Dear Mangobaaz,

I’ll be honest, I like you guys a lot better than, well…some of your competitors. But I recently read something on your website which made me uncomfortable and was, to put it bluntly, quite problematic. Let me be clear – I don’t doubt your intentions. I’m sure you meant well. However, the reason I am writing this is because, while I understand that you are an entertainment website just trying to move up in the world of click-bait and short attention spans, you also have quite a large following and, in my view, that puts you in a position to exercise some level of responsibility because you have the power to shape opinions. This is the post in question:

Mangobaaz post
Source: mangobaaz.com

For the sake of argument, let’s for now not even take into account the factual validity of the events under discussion and jump directly to the phrasing of the title. In a society that already harbours warped notions of “manliness”, I feel like this title is further distorting the idea of a “real man” by attributing, what are being perceived as, his positive actions to his gender rather than to him as a human being. How do his actions make him more of a “man”? Because he is the knight in shining armour swooping in to rescue a damsel in distress? If his intention was to support this woman in living a happier life after what she had been through, then why doesn’t that just make him a good human being? Perhaps the title could’ve been something like “This Pakistani Guy Proved Good Human Beings Exist By…” I just don’t see what we achieve by perpetuating these antiquated notions of “real” men and women or how his actions qualify him for the title of “true manliness”.

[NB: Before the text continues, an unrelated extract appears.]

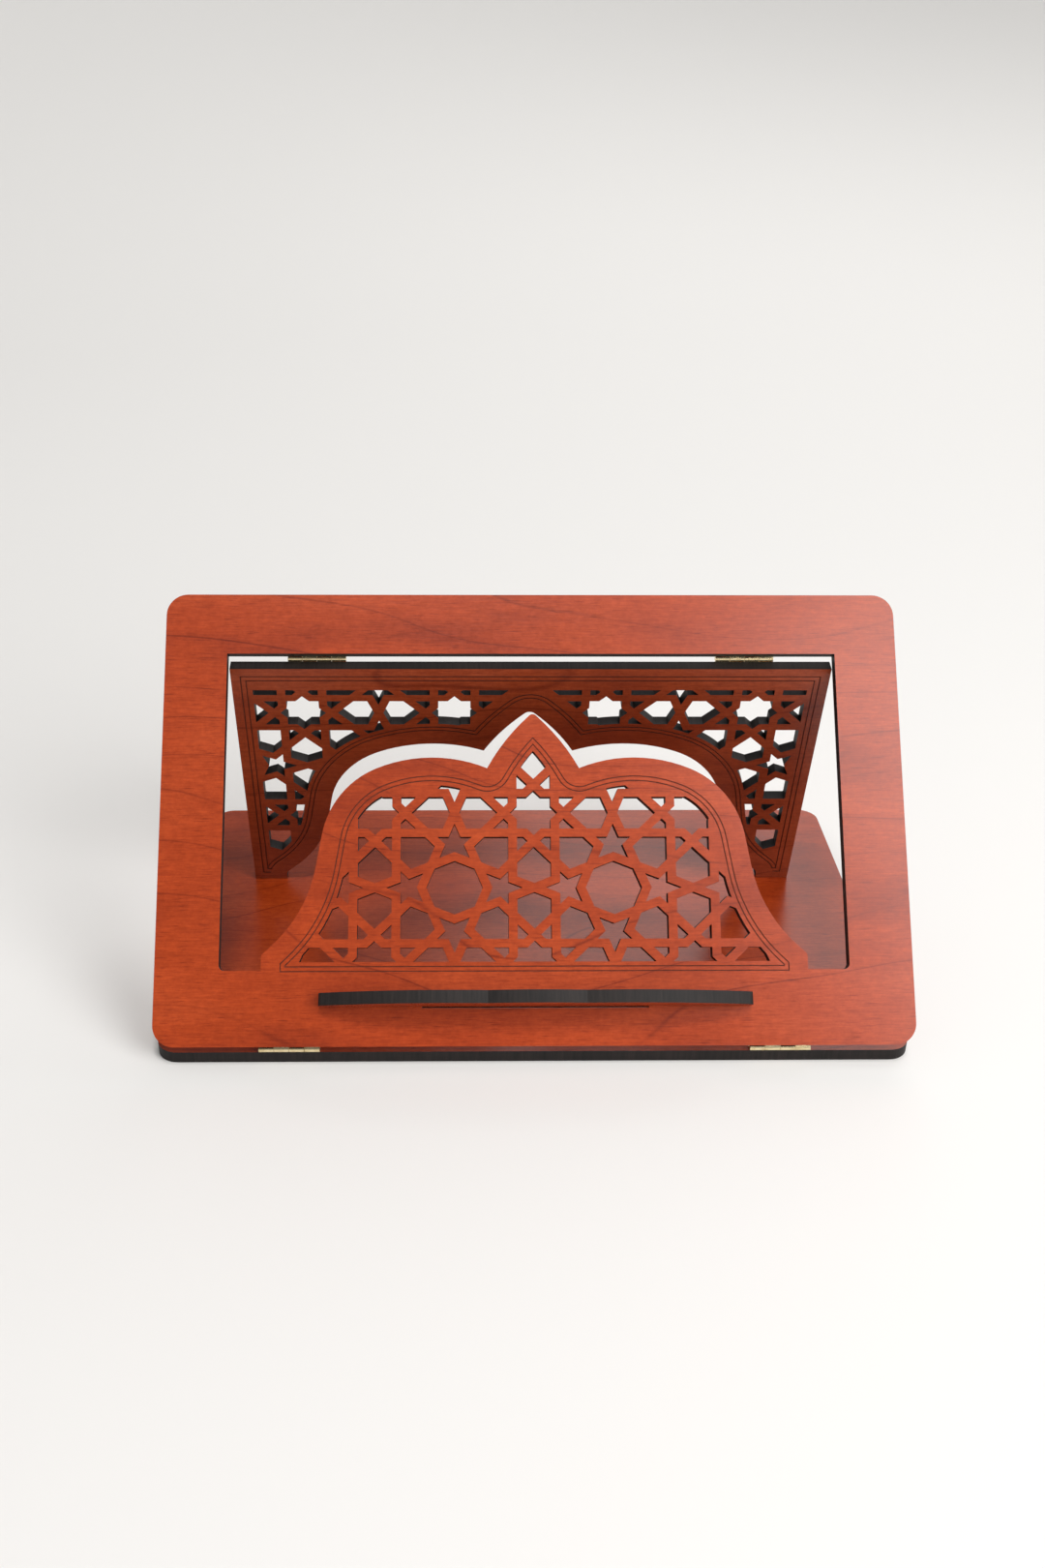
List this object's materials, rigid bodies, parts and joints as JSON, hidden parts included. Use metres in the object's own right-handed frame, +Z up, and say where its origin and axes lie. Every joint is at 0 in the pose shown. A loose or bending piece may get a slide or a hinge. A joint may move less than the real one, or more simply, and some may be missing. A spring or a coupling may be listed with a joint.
{
  "type": "quran stand",
  "caption": "Folding quran stand: hinged base and reading boards, pierced bell ornament, pierced strut and a lobed book ledge.",
  "frame": {"origin": "centre of the base board's underside", "axes": "+X to the reader's right along the hinges, +Y from the front edge to the back, +Z up"},
  "size_m": [0.33, 0.2084, 0.1679],
  "materials": {
    "stained_board": "semi-gloss red-brown stained wood grain with charcoal cut edges",
    "brass_hinge": "polished, slightly tarnished",
    "brass_screw": "polished countersunk heads"
  },
  "bodies": {
    "base": {"base_board": "stained_board", "front_left_hinge_base_leaf": "brass_hinge", "front_left_hinge_base_screws": "brass_screw", "front_left_hinge_pin": "brass_hinge", "front_right_hinge_base_leaf": "brass_hinge", "front_right_hinge_base_screws": "brass_screw", "front_right_hinge_pin": "brass_hinge"},
    "reading_board": {"reading_board": "stained_board", "book_ledge": "stained_board", "front_left_hinge_board_leaf": "brass_hinge", "front_left_hinge_board_screws": "brass_screw", "strut_left_hinge_board_leaf": "brass_hinge", "strut_left_hinge_board_screws": "brass_screw", "strut_left_hinge_pin": "brass_hinge", "front_right_hinge_board_leaf": "brass_hinge", "front_right_hinge_board_screws": "brass_screw", "strut_right_hinge_board_leaf": "brass_hinge", "strut_right_hinge_board_screws": "brass_screw", "strut_right_hinge_pin": "brass_hinge"},
    "strut": {"strut_panel": "stained_board", "strut_left_hinge_strut_leaf": "brass_hinge", "strut_left_hinge_strut_screws": "brass_screw", "strut_right_hinge_strut_leaf": "brass_hinge", "strut_right_hinge_strut_screws": "brass_screw"}
  },
  "joints": [
    {"name": "board_tilt", "type": "hinge", "parent": "base", "child": "reading_board", "pos_m": [0, -0.10005, 0.0069], "axis": [1, 0, 0], "range_deg": [0, 39.1]},
    {"name": "strut_swing", "type": "hinge", "parent": "reading_board", "child": "strut", "pos_m": [0, 0.00956, 0.14178], "axis": [1, 0, 0], "range_deg": [-51.96, 0]}
  ],
  "couplings": [
    {"joint": "strut_swing", "follows": "board_tilt", "ratio": -1.3289}
  ]
}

What is true manliness, anyway? For many men, the definition of being “a real man” means demonstrating their superiority to women in various ways, including violence. So, I can see that maybe the title of your post is providing an alternate definition for “real men” in an attempt to reframe masculinity in terms of protecting women. However, to make your case in this definition of masculinity you are relying on the inherently chauvinistic idea of men being the self-appointed knights in shining armour who use the institution of marriage to save “damaged” women. This also perpetuates the concept of marriage being the solution to all of a girl’s problems, no matter how complex the nature of these problems – an idea which is so prevalent in our society and one so many girls are brought up to believe. Let’s be real – marriage is not the solution and we should stop treating it as such. However, that’s a discussion for another time. To wrap this up, I’d like to quote Dana Bolger, co-founder of a campaign against sexual violence on campus from an article I recently read, “The whole idea that there’s a ‘real man’ out there is ludicrous. I mean, what’s an ‘unreal man’? There’s no value in gender conformity and we shouldn’t elevate it as an ideal.”

That is all.

Sincerely,

A concerned reader

14 thoughts on “An Open Letter to Mangobaaz on “True Manliness””

  1. This story makes me both sad and mad at the same time poor girl, what she needs is counseling and time to heal not being forced to marry

    1. I completely agree Aicha. Though, it doesn’t seem like she was forced into it from the story. Just hope she’s found some sort of happiness..

  2. Standing ovation for your little article here sis! I’m quite worried too that the girl actually have to be in the premises of her abuser, which doesn’t make her life less miserable. The term manliness is another thing… which you pointed out. What about the justice to serve for the abuse that happened, does marrying a girl make it square??? Gosh, the world and patriarchy!

    1. Thank you so much! That’s exactly what I wanted to point out. I’m so glad you see eye-to-eye with me on this but, of course, not surprised at all 🙂

  3. I always thought why we bloggers can’t raise voice for things which are happening in the world around us and bring change….thank you for being such a voice..i completely agree with you on this post….

    1. I agree 🙂 I feel like it’s also important to write about things that matter on a social level. I’m so glad you feel the same way!

  4. This title is shockingly horrific “proved his manliness”. I can’t believe people think I like this.
    Your point is spot on, no man is manly for doing something that is human.

  5. This is just so disgusting. How this is allowed or even thought of. I get that she wants to save her marriage, but isn’t there a period of time they should be apart before they can get back together without getting married? Something like 3-5 years? Or I may be mistaken….But going and doing that just to go back to an abusive husband…It’s sad…I wish she was stronger than that…

  6. I don’t know how I feel about this, after something like this happens this girl needs justice, space, she needs to heal not to be married off especially in that family. It’s great that the man stepped up in a way cause I can understand in Pakistan the way people react to such things. How this girl will be perceived. This is very sad. May Allah grant her happiness, keep her safe, healthy and help heal her. (www.beautywithzainy.com and http://www.spicyfusionkitchen.com)

  7. Its always heart dropping to read incidences as this that take place on almost a daily basis around the world. And to know that it has been increasing in my home country, it hurts and saddens me even more. My husband follows Mangobaaz at times, I should definitely ask him whether He had come across this. I do agree with your point of view as it is legit.